The design of this plugin follows three main requirements:
- Reuse existing shared memory technology and concepts to the degree possible;
- Make progress on conventional and shared memory communication simultaneously without busy waiting;
- Use plugin transparently (i.e., ability to use the same address for both conventional and shared memory communication).
SM Plugin Architecture
The plugin can be decomposed into multiple parts: lookup, short messages (unexpected and expected); RMA transfers; progress. Lookup, connection and set up of exchange channels between processes is initialized through UNIX domain sockets. One listening socket is created on the listening processes, which then accept connections in a non blocking manner and exchange address channel information between peers.
For short messages, we use an mmap’ed POSIX shared memory object combined to a
signaling interface that allows either party to be notified when a new message
has been written into the shared memory space. One region is created per
listening interface that allows processes to post short messages, by first
reserving a buffer (atomically) in the mmap’ed shared memory object and then
signaling to the destination that it has been copied (in a non blocking manner).
This requires a 2-way signaling channel (based on either an
eventfd or a named
pipe if the former is not available)
per process/connection (
eventfd descriptors can be exchanged over
UNIX domain sockets through ancillary data).
The number of buffers that are mmap’ed is fixed and its global size pre-defined
to 64 (the size of a 64-bit atomic value) pages of 4 KB.
CCI and MPICH for instance use different methods, CCI exposes 64 lines of 64-byte buffers with a default maximum send size of 256 bytes, MPICH exposes 8 buffers of 32 KB and copies messages in a pipelined fashion. The sender waits until there is an empty buffer, then fills it in and marks the number of bytes copied. CCI on the other hand uses an mmap’ed ring buffer for message headers and fails when the total number of buffer has been exhausted. In our case, we combine both approaches, buffers are reserved and marked with the number of bytes copied.
Large transfers do not require explicit signaling between processes and CMA
(cross-memory attach) can be used directly without mmap (on Linux platforms that support CMA as of kernel v3.2, see also this page for security
In that case, the only arguments needed are the remote process ID as well as
a local and remote
iovec that describe the memory segments that are to
be transferred. Note that in this case, the SM plugin performs better
by registering non-contiguous memory segments and does a single
scatter/gather operation between local and remote regions.

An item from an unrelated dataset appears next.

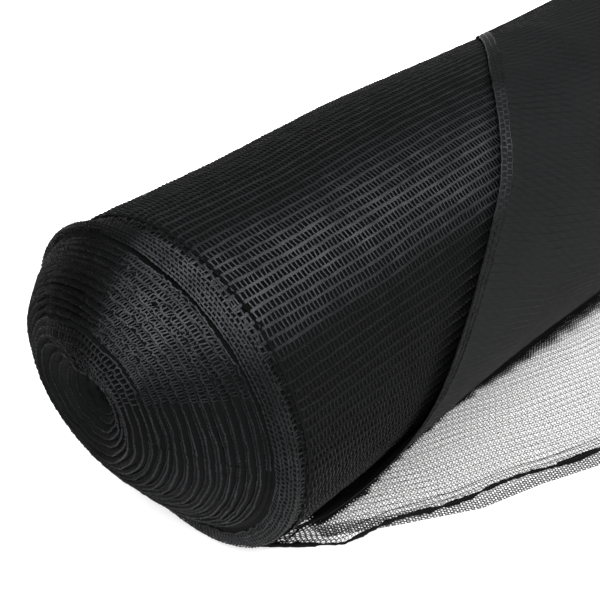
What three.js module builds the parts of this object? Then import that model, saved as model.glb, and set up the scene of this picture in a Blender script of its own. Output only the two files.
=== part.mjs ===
// A roll of knitted debris netting with its loose outer end laid out in front of it.
// Millimetres, +Z up. The roll lies along +X, its near end at the low X end and its front towards -Y.
// The shapes are worked out in a frame of their own, with x = 0 at the near rim, y = 0 on the roll's
// axis and z = 0 on the surface it rests on. The group then moves them so that the origin is at the
// middle of the bottom of the whole part.

import * as THREE from 'three';

// Driving dimensions of the roll
const rollLength = 1000;
const rollRadius = 111.5;
const axisHeight = 108.5;
const sectionSides = 60;
const bodyStep = 50;

// The uneven form of the roll along its length: how far its radius is over the nominal one, and how far
// its middle lies above the axis. Both fade out towards the bottom, where the roll lies flat.
const unevenRows = [
  { x: 0, over: 0, rise: 0 },
  { x: 50, over: -1, rise: -0.5 },
  { x: 100, over: -1, rise: -0.5 },
  { x: 150, over: -0.5, rise: 1.5 },
  { x: 200, over: -1.5, rise: 3.5 },
  { x: 250, over: -2, rise: 3.5 },
  { x: 300, over: -2, rise: 1.5 },
  { x: 350, over: -1, rise: -1.5 },
  { x: 400, over: -1, rise: -3 },
  { x: 450, over: -1, rise: -3 },
  { x: 550, over: -1, rise: -1.5 },
  { x: 700, over: 0, rise: 0 },
  { x: 1000, over: 0, rise: 0 },
];
const unevenFade = { fromSine: -0.95, toSine: -0.4 };

// The telescoped near end, from the rim to the core: the radius of a turn, how far it stands out past
// the rim, and how far its middle lies behind and above the roll's axis
const nearEndRows = [
  { radius: 111.5, out: -7, back: 0, up: 0 },
  { radius: 108.5, out: -1, back: 0, up: 0 },
  { radius: 109, out: 4, back: -1, up: 0.5 },
  { radius: 104, out: 8.5, back: -4, up: 4 },
  { radius: 97, out: 12.5, back: -6, up: 7 },
  { radius: 92.5, out: 12, back: -7, up: 8.5 },
  { radius: 79, out: 29, back: -4, up: 14 },
  { radius: 60, out: 44, back: 4, up: 17 },
  { radius: 38, out: 55, back: 5, up: 20 },
  { radius: 20, out: 54, back: -2, up: 25 },
  { radius: 9, out: 49, back: -4, up: 27 },
];
const coreDent = { out: 42, back: -6, up: 28 };
const rimRowCount = 5;
const turnCount = 6;
const ringsPerTurn = 4;
const turnRidge = 3.2;
const ridgeFade = { rimRings: 2, coreRings: 3 };

// The end bulges on its upper back side, as a share of the turn's radius
const bulgeShare = 0.2;
const bulgeAngle = 17;
const bulgeOnset = 15;

// The plain far end, its turns drawn in by a few millimetres
const farRounding = 6;
const farEndRows = [
  { radius: 108.5, inward: 0 },
  { radius: 103, inward: 2.5 },
  { radius: 88, inward: 3.5 },
  { radius: 70, inward: 4.5 },
  { radius: 48, inward: 5 },
  { radius: 24, inward: 6 },
];
const farCoreInward = 5;

// The loose sheet
const sheetThickness = 1.2;
const rollClearance = 1;
const sheetFarGap = 4;
const edgeLift = { height: 4, reach: 16, fadeFrom: 60, fadeTo: 98 };
const sheetColumns = 28;
const columnGrading = 1.5;
const layerGap = { height: 1.7, from: 14, to: 47 };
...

Note also that passing local and remote handles requires the base address of
the memory regions that needs to be accessed to be first communicated to
the issuing process, though this is part of the NA infrastructure, which also
implies serialization, exchange and deserialization of remote memory handles.
Progress is made through
kqueue() only on connections and
message signaling interfaces that are registered to a polling set,
RMA operations using CMA complete immediately
process_vm_writev() calls complete.
The second requirement is the ability to make progress simultaneously over
different plugins without busing polling. In order to do that, the easiest
and most efficient way is to make use of the kernel’s existing file
That method consists of exposing a file descriptor from the NA plugin and
add it to a global polling set of NA plugin file descriptors.
Making progress on that set of file descriptors is then made through
kqueue() system calls.
When one file descriptor wakes up, the NA layer can then determine which
plugin that file descriptor belongs to and enter the corresponding
progress functions to complete the operation.
When the NA plugins supports it (e.g., SM, CCI), progress can be
made without any latency overhead, which would otherwise be introduced by
NA_Progress() calls in order to do busy polling.
Transparent use is essential for a shared-memory plugin as users cannot pay the cost of adding an explicit condition to switch between local and remote operations (both in terms of performance and convenience). One simple way of adding transparent shared-memory operations is to determine shared memory address information on lookup calls, which will in turn drive subsequent mercury calls to use or not use the shared memory NA plugin class. Multiple solutions can be used to actually determine whether an address is local or not, although the most simple solution consists of using the addressing convention that is provided by the NA layer, i.e., retrieve the corresponding hostname and determine whether that hostname is a local hostname. Other solutions are considered as well. A mode to completely disable that plugin can also be provided through a CMake option.
Below is a performance comparison of the shared-memory plugin when using both polling and busy waiting mechanisms. The first plot shows the RPC performance compared to existing plugins when using one single RPC in-flight:
The second plot shows the RPC performance compared to existing plugins when using 16 RPCs in-flight:
The third plot shows the bulk transfer performance compared to existing plugins when doing a 16 MB contiguous transfer:
The fourth plot shows the bulk transfer performance compared to existing plugins when doing a 16 MB non-contiguous transfer of 1024 pieces:
Conclusion and Future work
Implementation of a first version of this shared memory plugin has been done and provides good performance results. No threads are used internally and progress is made in a non blocking manner without busy polling. RMA transfers of non contiguous memory segments (i.e., scatter/gather operations) are also supported.
Implementation of transparent use features is still on going and has not been completed yet.